Note that the latter is also kinda how the system is supposed to work: almost by definition, class action lawsuits are used in cases where each individual was harmed only slightly, making an individual lawsuit too much of a hassle. The lawyers take on most of the risk of the trial.
In both cases, it's more important where the money is coming from than where it's going: the preventative effects of such costs far outstrips the importance of healing the actual harm that occurred.
Even more simply, a prosecutor can point to settlement or damage amounts as a measure of their 'effectiveness' and there won't be much analysis beyond the dollar amounts involved.

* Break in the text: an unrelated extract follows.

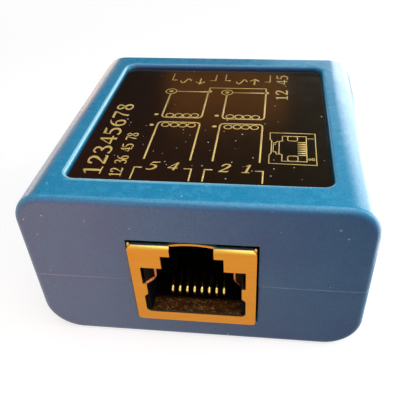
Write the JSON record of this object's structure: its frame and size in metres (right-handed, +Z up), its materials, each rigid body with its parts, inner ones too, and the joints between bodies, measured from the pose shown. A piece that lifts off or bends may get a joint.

Interesting to compare this to the recent LinkedIn case that favored web scrapers. Similar techniques, only difference is Uber's approach likely had a material impact on Lyft's service and cost.
I think I'm okay with this trajectory of scraping being legally acceptable so long as no meaningful harm is done to the entity being scraped.
Intent clearly also matters, and is easy to infer in many cases - scraping information looks quite a bit different than feeding a competitor's dispatch database with garbage events. Although I would love to hear a creative lawyer's story about how that was actually benign.
If you're scraping data, make sure you go out of your way to be nice to their servers. With some fragile sites, it is easier than you think to knock them over, and you really want it to appear that you're going out of your way to not cause problems. (Also, look for another role - maintaining scrapers is miserable.)
There is definitely a fierce competition between ride hailing companies for the bigger market share in the industry. Uber has already damaged its reputation by how it does business in the past. Now the new CEO Dara Khosrowshahi has more problems to solve and FBI probe on Uber is just an additional one.